To do: Go through the records and give each one again exactly.

Dataset extract:
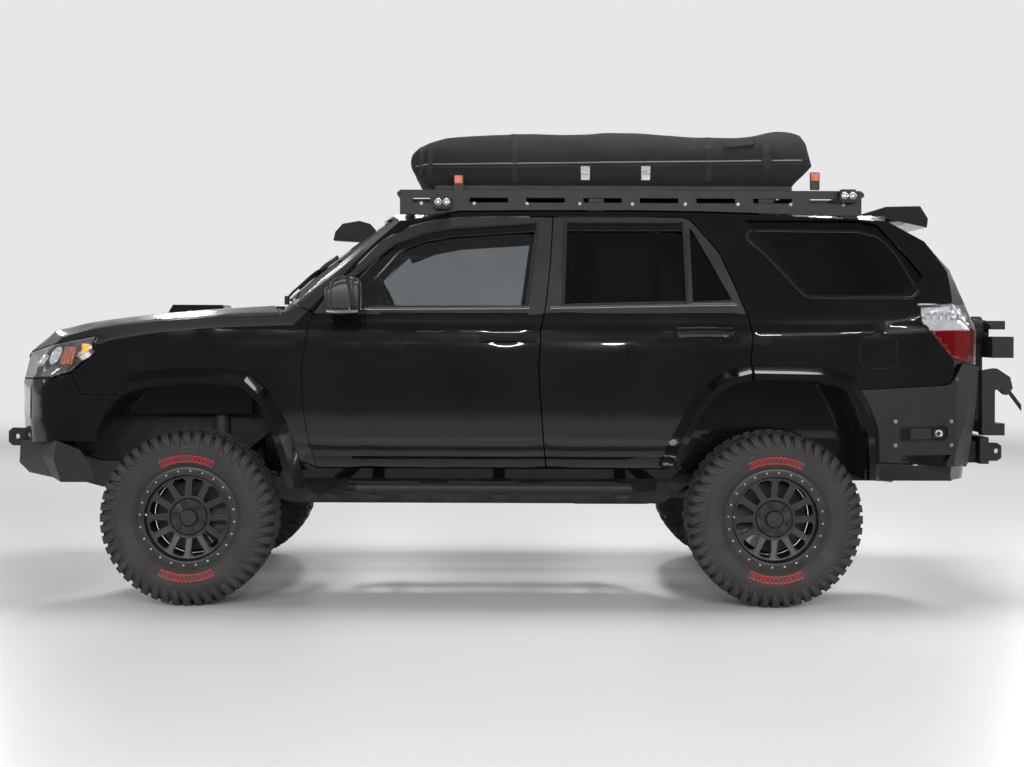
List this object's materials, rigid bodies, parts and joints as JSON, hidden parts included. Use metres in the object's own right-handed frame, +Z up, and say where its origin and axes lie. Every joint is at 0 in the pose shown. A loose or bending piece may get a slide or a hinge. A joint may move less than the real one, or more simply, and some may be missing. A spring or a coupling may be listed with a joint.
{
  "type": "lifted off-road wagon",
  "caption": "Lifted body-on-frame off-road wagon with mud tyres, steel bumpers, roof rack, roof tent, snorkel and swing-out rear carrier; wheels, steering, doors and lids move.",
  "frame": {"origin": "on the floor below the middle of the overall length, on the centre plane", "axes": "+Z up, nose towards -X, the car's left side at -Y"},
  "size_m": [5.0599, 2.148, 2.3321],
  "materials": {
    "frame_paint": "black chassis paint",
    "cast_metal": "cast metal",
    "aluminium_parts": "cast aluminium",
    "raw_steel": "weathered steel",
    "black_plastic": "grained black plastic",
    "body_paint": "black gloss clear-coated paint",
    "lamp_clear": "clear lamp with bright reflector",
    "lamp_red": "red and clear rear lamp",
    "window_glass": "tinted glass",
    "satin_black": "satin black powder coat",
    "tent_fabric": "black coated fabric",
    "seat_leather": "black upholstery",
    "tyre_rubber": "tyre rubber",
    "wheel_black": "satin black wheel paint"
  },
  "bodies": {
    "chassis": {"ladder_frame": "frame_paint", "engine_block": "cast_metal", "driveline": "aluminium_parts", "exhaust": "raw_steel", "fuel_tank": "black_plastic", "front_suspension": "frame_paint", "steering_rack": "aluminium_parts", "rear_axle": "frame_paint", "body_shell": "body_paint", "front_fenders": "body_paint", "front_fascia": "body_paint", "grille": "black_plastic", "headlamps": "lamp_clear", "tail_lamps": "lamp_red", "fixed_glass": "window_glass", "front_bumper": "satin_black", "rear_bumper": "satin_black", "hitch_receiver": "satin_black", "side_steps": "satin_black", "roof_rack": "satin_black", "roof_tent": "tent_fabric", "snorkel": "black_plastic", "seats": "seat_leather", "dashboard": "black_plastic"},
    "hood": {"hood": "body_paint"},
    "tailgate": {"tailgate": "body_paint", "tailgate_glass": "window_glass"},
    "carrier": {"carrier": "satin_black"},
    "steering_wheel": {"steering_wheel": "black_plastic"},
    "tie_rods": {"tie_rods": "raw_steel"},
    "door_front_left": {"door_front_left": "body_paint", "glass_front_left": "window_glass"},
    "wheel_front_left": {"tyre_front_left": "tyre_rubber", "wheel_front_left": "wheel_black"},
    "door_rear_left": {"door_rear_left": "body_paint", "glass_rear_left": "window_glass"},
    "wheel_rear_left": {"tyre_rear_left": "tyre_rubber", "wheel_rear_left": "wheel_black"},
    "knuckle_left": {"knuckle_left": "cast_metal"},
    "door_front_right": {"door_front_right": "body_paint", "glass_front_right": "window_glass"},
    "wheel_front_right": {"tyre_front_right": "tyre_rubber", "wheel_front_right": "wheel_black"},
    "door_rear_right": {"door_rear_right": "body_paint", "glass_rear_right": "window_glass"},
    "wheel_rear_right": {"tyre_rear_right": "tyre_rubber", "wheel_rear_right": "wheel_black"},
    "knuckle_right": {"knuckle_right": "cast_metal"}
  },
  "joints": [
    {"name": "door_front_left_hinge", "type": "hinge", "parent": "chassis", "child": "door_front_left", "pos_m": [-0.994, -0.906, 1], "axis": [0, 0, -1], "range_deg": [0, 68]},
    {"name": "wheel_front_left_spin", "type": "hinge", "parent": "knuckle_left", "child": "wheel_front_left", "pos_m": [-1.531, -0.825, 0.418], "axis": [0, 1, 0], "continuous": true},
    {"name": "door_rear_left_hinge", "type": "hinge", "parent": "chassis", "child": "door_rear_left", "pos_m": [0.125, -0.906, 1], "axis": [0, 0, -1], "range_deg": [0, 65]},
    {"name": "wheel_rear_left_spin", "type": "hinge", "parent": "chassis", "child": "wheel_rear_left", "pos_m": [1.259, -0.825, 0.418], "axis": [0, 1, 0], "continuous": true},
    {"name": "steer_left", "type": "hinge", "parent": "chassis", "child": "knuckle_left", "pos_m": [-1.531, -0.755, 0.418], "axis": [0, 0, 1], "range_deg": [-30, 30]},
    {"name": "door_front_right_hinge", "type": "hinge", "parent": "chassis", "child": "door_front_right", "pos_m": [-0.994, 0.906, 1], "axis": [0, 0, 1], "range_deg": [0, 68]},
    {"name": "wheel_front_right_spin", "type": "hinge", "parent": "knuckle_right", "child": "wheel_front_right", "pos_m": [-1.531, 0.825, 0.418], "axis": [0, 1, 0], "continuous": true},
    {"name": "door_rear_right_hinge", "type": "hinge", "parent": "chassis", "child": "door_rear_right", "pos_m": [0.125, 0.906, 1], "axis": [0, 0, 1], "range_deg": [0, 65]},
    {"name": "wheel_rear_right_spin", "type": "hinge", "parent": "chassis", "child": "wheel_rear_right", "pos_m": [1.259, 0.825, 0.418], "axis": [0, 1, 0], "continuous": true},
    {"name": "steer_right", "type": "hinge", "parent": "chassis", "child": "knuckle_right", "pos_m": [-1.531, 0.755, 0.418], "axis": [0, 0, 1], "range_deg": [-30, 30]},
    {"name": "rack_slide", "type": "slide", "parent": "chassis", "child": "tie_rods", "axis": [0, -1, 0], "range_m": [-0.062, 0.062]},
    {"name": "steering_wheel_turn", "type": "hinge", "parent": "chassis", "child": "steering_wheel", "pos_m": [-0.59077, -0.38045, 1.4003], "axis": [0.9063, 0, 0.4226], "range_deg": [-480, 480]},
    {"name": "hood_hinge", "type": "hinge", "parent": "chassis", "child": "hood", "pos_m": [-1.081, 0, 1.44], "axis": [0, 1, 0], "range_deg": [0, 50]},
    {"name": "carrier_swing", "type": "hinge", "parent": "chassis", "child": "carrier", "pos_m": [2.36932, 0.76998, 0.83], "axis": [0, 0, 1], "range_deg": [0, 120]},
    {"name": "tailgate_lift", "type": "hinge", "parent": "chassis", "child": "tailgate", "pos_m": [1.831, 0, 1.912], "axis": [0, -1, 0], "range_deg": [0, 78]}
  ],
  "couplings": [
    {"joint": "steer_right", "follows": "steer_left", "ratio": 1},
    {"joint": "rack_slide", "follows": "steer_left", "m_per_rad": 0.1146},
    {"joint": "steering_wheel_turn", "follows": "steer_left", "ratio": 16},
    {"joint": "tailgate_lift", "follows": "carrier_swing", "ratio": 0.65}
  ]
}
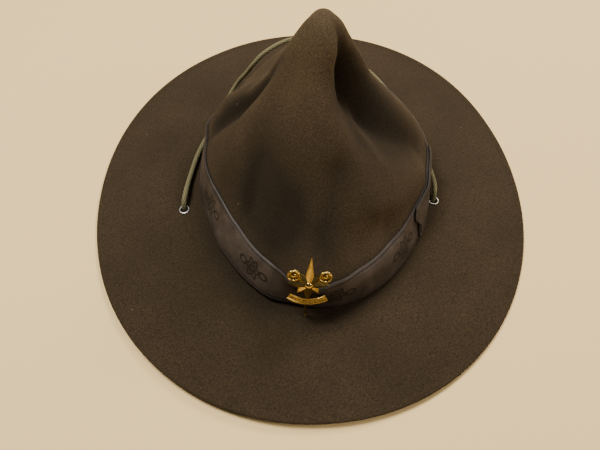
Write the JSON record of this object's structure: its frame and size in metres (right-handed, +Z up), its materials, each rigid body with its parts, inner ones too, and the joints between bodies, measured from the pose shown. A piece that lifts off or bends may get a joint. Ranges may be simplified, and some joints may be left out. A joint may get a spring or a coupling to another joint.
{
  "type": "campaign hat",
  "caption": "Campaign hat in brown felt with a dented peaked crown, a flat brim, a leather band, a brass badge and a braided chin cord through nickel eyelets",
  "frame": {"origin": "on the surface on which the hat rests, below the middle of the brim", "axes": "+Z is up to the peak of the crown, -Y is the front with the badge and +X is the wearer's left, where the tongue of the band lies"},
  "size_m": [0.324, 0.3744, 0.141],
  "materials": {
    "felt": "matte",
    "band_leather": "satin",
    "nickel": "gloss",
    "brass": "gloss",
    "cord_braid": "matte"
  },
  "bodies": {
    "root": {"felt_body": "felt", "hat_band": "band_leather", "band_tongue": "band_leather", "eyelet_left": "nickel", "eyelet_right": "nickel", "badge": "brass", "chin_cord": "cord_braid", "cord_knot": "cord_braid"}
  },
  "joints": []
}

The result:
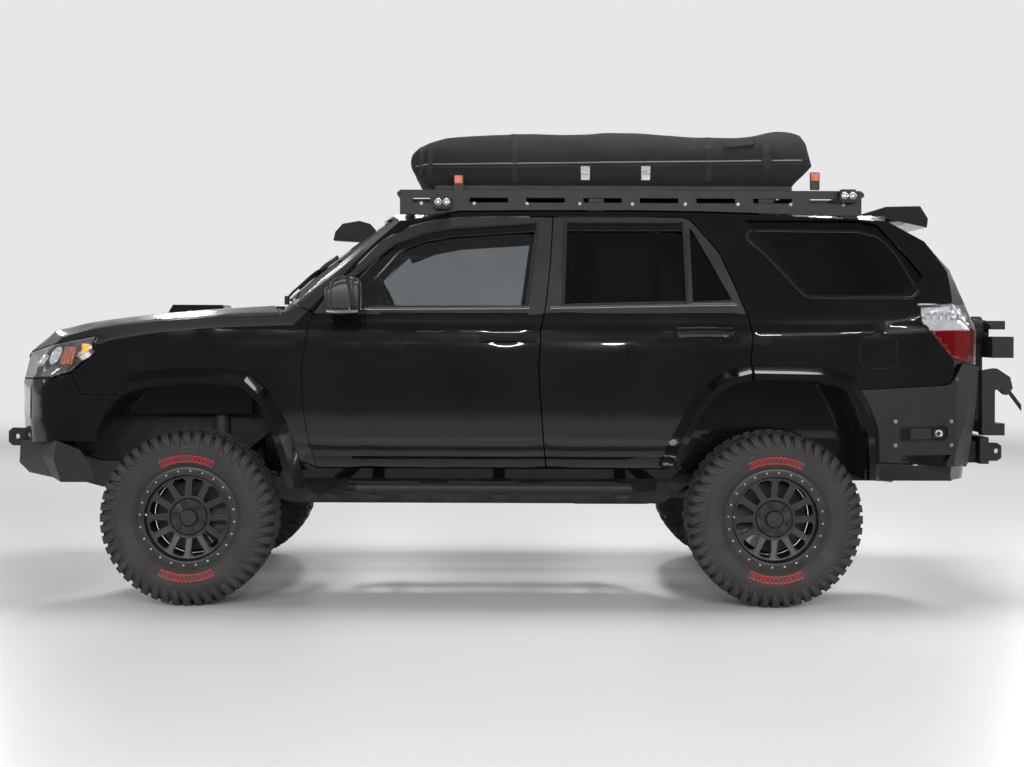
List this object's materials, rigid bodies, parts and joints as JSON, hidden parts included. Use metres in the object's own right-handed frame, +Z up, and say where its origin and axes lie. Every joint is at 0 in the pose shown. A loose or bending piece may get a slide or a hinge. A joint may move less than the real one, or more simply, and some may be missing. A spring or a coupling may be listed with a joint.
{
  "type": "lifted off-road wagon",
  "caption": "Lifted body-on-frame off-road wagon with mud tyres, steel bumpers, roof rack, roof tent, snorkel and swing-out rear carrier; wheels, steering, doors and lids move.",
  "frame": {"origin": "on the floor below the middle of the overall length, on the centre plane", "axes": "+Z up, nose towards -X, the car's left side at -Y"},
  "size_m": [5.0599, 2.148, 2.3321],
  "materials": {
    "frame_paint": "black chassis paint",
    "cast_metal": "cast metal",
    "aluminium_parts": "cast aluminium",
    "raw_steel": "weathered steel",
    "black_plastic": "grained black plastic",
    "body_paint": "black gloss clear-coated paint",
    "lamp_clear": "clear lamp with bright reflector",
    "lamp_red": "red and clear rear lamp",
    "window_glass": "tinted glass",
    "satin_black": "satin black powder coat",
    "tent_fabric": "black coated fabric",
    "seat_leather": "black upholstery",
    "tyre_rubber": "tyre rubber",
    "wheel_black": "satin black wheel paint"
  },
  "bodies": {
    "chassis": {"ladder_frame": "frame_paint", "engine_block": "cast_metal", "driveline": "aluminium_parts", "exhaust": "raw_steel", "fuel_tank": "black_plastic", "front_suspension": "frame_paint", "steering_rack": "aluminium_parts", "rear_axle": "frame_paint", "body_shell": "body_paint", "front_fenders": "body_paint", "front_fascia": "body_paint", "grille": "black_plastic", "headlamps": "lamp_clear", "tail_lamps": "lamp_red", "fixed_glass": "window_glass", "front_bumper": "satin_black", "rear_bumper": "satin_black", "hitch_receiver": "satin_black", "side_steps": "satin_black", "roof_rack": "satin_black", "roof_tent": "tent_fabric", "snorkel": "black_plastic", "seats": "seat_leather", "dashboard": "black_plastic"},
    "hood": {"hood": "body_paint"},
    "tailgate": {"tailgate": "body_paint", "tailgate_glass": "window_glass"},
    "carrier": {"carrier": "satin_black"},
    "steering_wheel": {"steering_wheel": "black_plastic"},
    "tie_rods": {"tie_rods": "raw_steel"},
    "door_front_left": {"door_front_left": "body_paint", "glass_front_left": "window_glass"},
    "wheel_front_left": {"tyre_front_left": "tyre_rubber", "wheel_front_left": "wheel_black"},
    "door_rear_left": {"door_rear_left": "body_paint", "glass_rear_left": "window_glass"},
    "wheel_rear_left": {"tyre_rear_left": "tyre_rubber", "wheel_rear_left": "wheel_black"},
    "knuckle_left": {"knuckle_left": "cast_metal"},
    "door_front_right": {"door_front_right": "body_paint", "glass_front_right": "window_glass"},
    "wheel_front_right": {"tyre_front_right": "tyre_rubber", "wheel_front_right": "wheel_black"},
    "door_rear_right": {"door_rear_right": "body_paint", "glass_rear_right": "window_glass"},
    "wheel_rear_right": {"tyre_rear_right": "tyre_rubber", "wheel_rear_right": "wheel_black"},
    "knuckle_right": {"knuckle_right": "cast_metal"}
  },
  "joints": [
    {"name": "door_front_left_hinge", "type": "hinge", "parent": "chassis", "child": "door_front_left", "pos_m": [-0.994, -0.906, 1], "axis": [0, 0, -1], "range_deg": [0, 68]},
    {"name": "wheel_front_left_spin", "type": "hinge", "parent": "knuckle_left", "child": "wheel_front_left", "pos_m": [-1.531, -0.825, 0.418], "axis": [0, 1, 0], "continuous": true},
    {"name": "door_rear_left_hinge", "type": "hinge", "parent": "chassis", "child": "door_rear_left", "pos_m": [0.125, -0.906, 1], "axis": [0, 0, -1], "range_deg": [0, 65]},
    {"name": "wheel_rear_left_spin", "type": "hinge", "parent": "chassis", "child": "wheel_rear_left", "pos_m": [1.259, -0.825, 0.418], "axis": [0, 1, 0], "continuous": true},
    {"name": "steer_left", "type": "hinge", "parent": "chassis", "child": "knuckle_left", "pos_m": [-1.531, -0.755, 0.418], "axis": [0, 0, 1], "range_deg": [-30, 30]},
    {"name": "door_front_right_hinge", "type": "hinge", "parent": "chassis", "child": "door_front_right", "pos_m": [-0.994, 0.906, 1], "axis": [0, 0, 1], "range_deg": [0, 68]},
    {"name": "wheel_front_right_spin", "type": "hinge", "parent": "knuckle_right", "child": "wheel_front_right", "pos_m": [-1.531, 0.825, 0.418], "axis": [0, 1, 0], "continuous": true},
    {"name": "door_rear_right_hinge", "type": "hinge", "parent": "chassis", "child": "door_rear_right", "pos_m": [0.125, 0.906, 1], "axis": [0, 0, 1], "range_deg": [0, 65]},
    {"name": "wheel_rear_right_spin", "type": "hinge", "parent": "chassis", "child": "wheel_rear_right", "pos_m": [1.259, 0.825, 0.418], "axis": [0, 1, 0], "continuous": true},
    {"name": "steer_right", "type": "hinge", "parent": "chassis", "child": "knuckle_right", "pos_m": [-1.531, 0.755, 0.418], "axis": [0, 0, 1], "range_deg": [-30, 30]},
    {"name": "rack_slide", "type": "slide", "parent": "chassis", "child": "tie_rods", "axis": [0, -1, 0], "range_m": [-0.062, 0.062]},
    {"name": "steering_wheel_turn", "type": "hinge", "parent": "chassis", "child": "steering_wheel", "pos_m": [-0.59077, -0.38045, 1.4003], "axis": [0.9063, 0, 0.4226], "range_deg": [-480, 480]},
    {"name": "hood_hinge", "type": "hinge", "parent": "chassis", "child": "hood", "pos_m": [-1.081, 0, 1.44], "axis": [0, 1, 0], "range_deg": [0, 50]},
    {"name": "carrier_swing", "type": "hinge", "parent": "chassis", "child": "carrier", "pos_m": [2.36932, 0.76998, 0.83], "axis": [0, 0, 1], "range_deg": [0, 120]},
    {"name": "tailgate_lift", "type": "hinge", "parent": "chassis", "child": "tailgate", "pos_m": [1.831, 0, 1.912], "axis": [0, -1, 0], "range_deg": [0, 78]}
  ],
  "couplings": [
    {"joint": "steer_right", "follows": "steer_left", "ratio": 1},
    {"joint": "rack_slide", "follows": "steer_left", "m_per_rad": 0.1146},
    {"joint": "steering_wheel_turn", "follows": "steer_left", "ratio": 16},
    {"joint": "tailgate_lift", "follows": "carrier_swing", "ratio": 0.65}
  ]
}
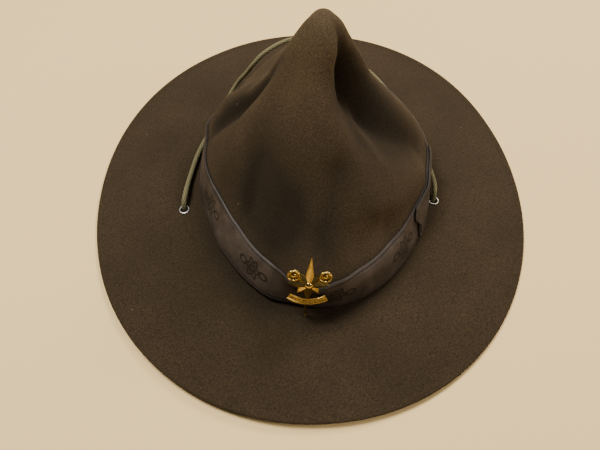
Write the JSON record of this object's structure: its frame and size in metres (right-handed, +Z up), its materials, each rigid body with its parts, inner ones too, and the joints between bodies, measured from the pose shown. A piece that lifts off or bends may get a joint. Ranges may be simplified, and some joints may be left out. A joint may get a spring or a coupling to another joint.
{
  "type": "campaign hat",
  "caption": "Campaign hat in brown felt with a dented peaked crown, a flat brim, a leather band, a brass badge and a braided chin cord through nickel eyelets",
  "frame": {"origin": "on the surface on which the hat rests, below the middle of the brim", "axes": "+Z is up to the peak of the crown, -Y is the front with the badge and +X is the wearer's left, where the tongue of the band lies"},
  "size_m": [0.324, 0.3744, 0.141],
  "materials": {
    "felt": "matte",
    "band_leather": "satin",
    "nickel": "gloss",
    "brass": "gloss",
    "cord_braid": "matte"
  },
  "bodies": {
    "root": {"felt_body": "felt", "hat_band": "band_leather", "band_tongue": "band_leather", "eyelet_left": "nickel", "eyelet_right": "nickel", "badge": "brass", "chin_cord": "cord_braid", "cord_knot": "cord_braid"}
  },
  "joints": []
}